At the beginning of the new decade, business leaders around the world are showing record levels of pessimism. According to a new survey, 53% of CEOs expect a decline in economic growth in 2020. Last year, 29% of the expectations were gloomy, and only 5% in 2018. This is the highest level of pessimism compared to all results from 2012, notes the 23rd Annual PwC CEO Business Survey, conducted among 1581 CEOs in 83 countries in the world.
CEOs in North America (63%), Western Europe (59%) and the Middle East (57%) are most pessimistic. Only 22% of business leaders expect an increase in economic growth compared to 42% in 2019, according to PricewaterhouseCoopers (PwC). From there, they state that the conclusions were drawn after the interviews were conducted between September and October 2019.

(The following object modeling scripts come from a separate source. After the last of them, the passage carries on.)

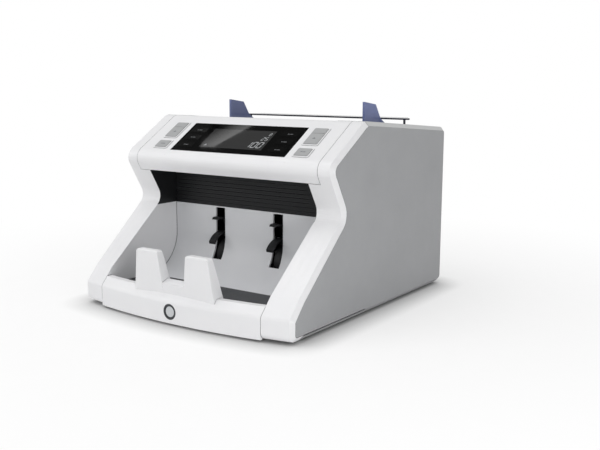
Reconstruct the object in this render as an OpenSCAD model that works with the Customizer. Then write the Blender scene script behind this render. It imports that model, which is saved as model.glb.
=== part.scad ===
// Table-top banknote counter: hopper on top, sloping console with display and
// keys, open pocket in front where the counted notes are stacked.
// X runs to the right, Y to the back, Z up. The origin is the middle of the
// outline on the surface that the rubber feet stand on.

/* [Housing] */
// Width over the two side covers
body_w = 250; // [240:1:270]
// Depth from the bowed lip to the rear cover
body_d = 293; // [285:1:320]
// Wall of the moulded housing parts
wall = 3; // [2.6:0.1:3.2]
// How far the front bulges over the whole width
front_bow = 13.5; // [12:0.5:16]
// How far the middle of the lip stands before its ends
lip_lead = 8; // [7:0.5:9]
// Height of the rubber feet
foot_h = 2.5; // [2:0.5:4]
// Radius of a rubber foot
foot_r = 9; // [6:0.5:10]
// Radius of the housing's long outer corners
corner_r = 7; // [6:0.5:9]
// Radius inside the waist of the cheeks
waist_r = 12; // [8:1:16]
// Radius of the nose
nose_r = 11; // [8:1:13]
// Radius of the crown between console and top cover
crown_r = 12; // [8:1:16]
// Radius of the lip's small edges
edge_r = 6; // [5.2:0.2:7]
// Width of the bevel around the sides
bevel_w = 4; // [3:0.5:5]
// Depth of the bevel around the sides
bevel_d = 3.5; // [2.5:0.5:4.5]
// Gap at the seams between housing parts
seam = 0.4; // [0.3:0.1:0.6]

/* [Side outline] */
// Height of the lip's upright face
lip_face_h = 19.5; // [18:0.5:22]
// Depth of the lip's sloping top face
lip_slope_d = 7; // [6:1:8]
// Rise of the lip's sloping top face
lip_slope_h = 7.8; // [7:0.2:9]
// Distance of the waist behind the front
waist_y = 86; // [83:1:88]
// Height of the waist
waist_z = 98; // [95:1:101]
// Distance of the nose behind the front
nose_y = 60; // [57:1:62]
// Height of the nose
nose_z = 142.5; // [141:0.5:144]
// Distance of the console's crown behind the front
crown_y = 121; // [119:1:123]
// Height of the console's crown
crown_z = 180.5; // [179:0.5:183]
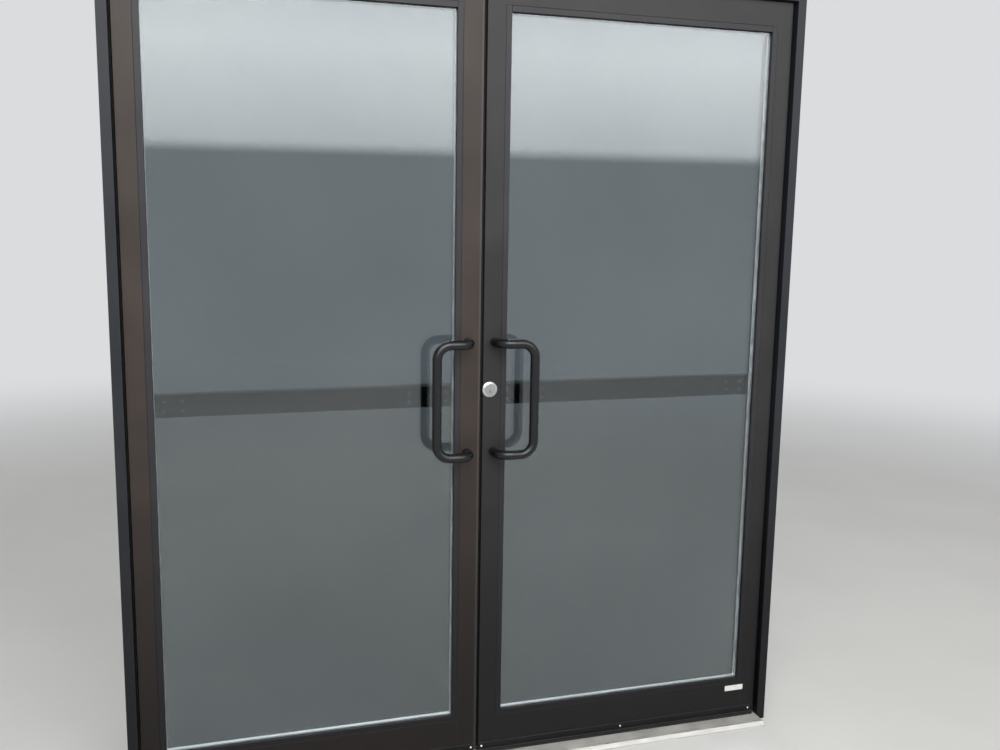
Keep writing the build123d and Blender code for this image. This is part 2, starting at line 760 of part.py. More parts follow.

“The downturn in economic growth is not surprising given the current uncertainty surrounding trade conflicts, geopolitical issues and the lack of a clear approach to climate change. These challenges are not new, but they are evolving at a rapid pace, so the key question is how to deal with them together”, said Bob Moritz, Chairman of PwC’s Global Network.
Expectations for profit growth are declining
CEOs are unsure of their own companies’ performance over the next 12 months. Only 27% of survey respondents say they are “very confident” about the growth of their companies – the lowest result since 2009 and a decline of 8% since 2019.
Of the leading economies, China and India show the highest levels of confidence in future economic growth, at 45% and 40% respectively. It is followed by the USA (36%), Canada (27%), Germany (20%) and France (20%), while Japan has the lowest level of optimism among business leaders – 11%.
Global growth under pressure
It turns out that CEOs’ responses to the expected growth of the companies they run are a great predictor of global economic growth. Analyzing the forecasts of business leaders since 2008, the relationship between confidence in 12-month revenue growth and the real growth of the global economy is very strong. Assuming this analysis is valid now, global growth could decline to 2.4% in 2020, which is much lower than other projections, including that of the International Monetary Fund – 3.4%.
China is approaching the US
The US remains the most preferred market for the next 12 months, indicated by 30% of survey participants. China is next with 29%. The other countries in the Top 5 for growth are the same as last year – Germany (13%), India (9%) and the United Kingdom (9% – a high score, given the ambiguities surrounding Brexit).
More regulation in cyberspace
Over 2/3 of CEOs predict that governments will introduce new legislation to regulate content on the Internet and social networks and to influence dominant technology companies. Most executives (51%) also predict that governments will increasingly oblige the private sector to financially compensate individuals for the personal data it collects.
The Challenge with Qualification
Lack of key skills remains a major threat to growth, according to CEOs. Although business leaders believe that retraining/upgrading is the best way to bridge skills gaps, they do not make significant progress in this direction. Only 18% of CEOs say they have made “significant progress” in setting up a training program. This is also a feeling in the workforce. In a separate PwC survey, 77% of 22,000 workers worldwide say they would like to acquire new skills or retrain, but only 33% believe they have been given the opportunity to develop digital skills beyond everyday duties.
Climate investment
While climate change is not at the forefront of the list of potential threats to growth, CEOs are increasingly assessing the benefits of carbon footprint actions at their companies. Compared to a decade ago, they are now twice as likely to “agree” that investing in climate change initiatives will have a positive impact on companies’ reputation (30% in 2020 compared to 16% in 2010). Now 25% of business leaders (up from 13% in 2010) believe that such initiatives can lead to new opportunities for products and services.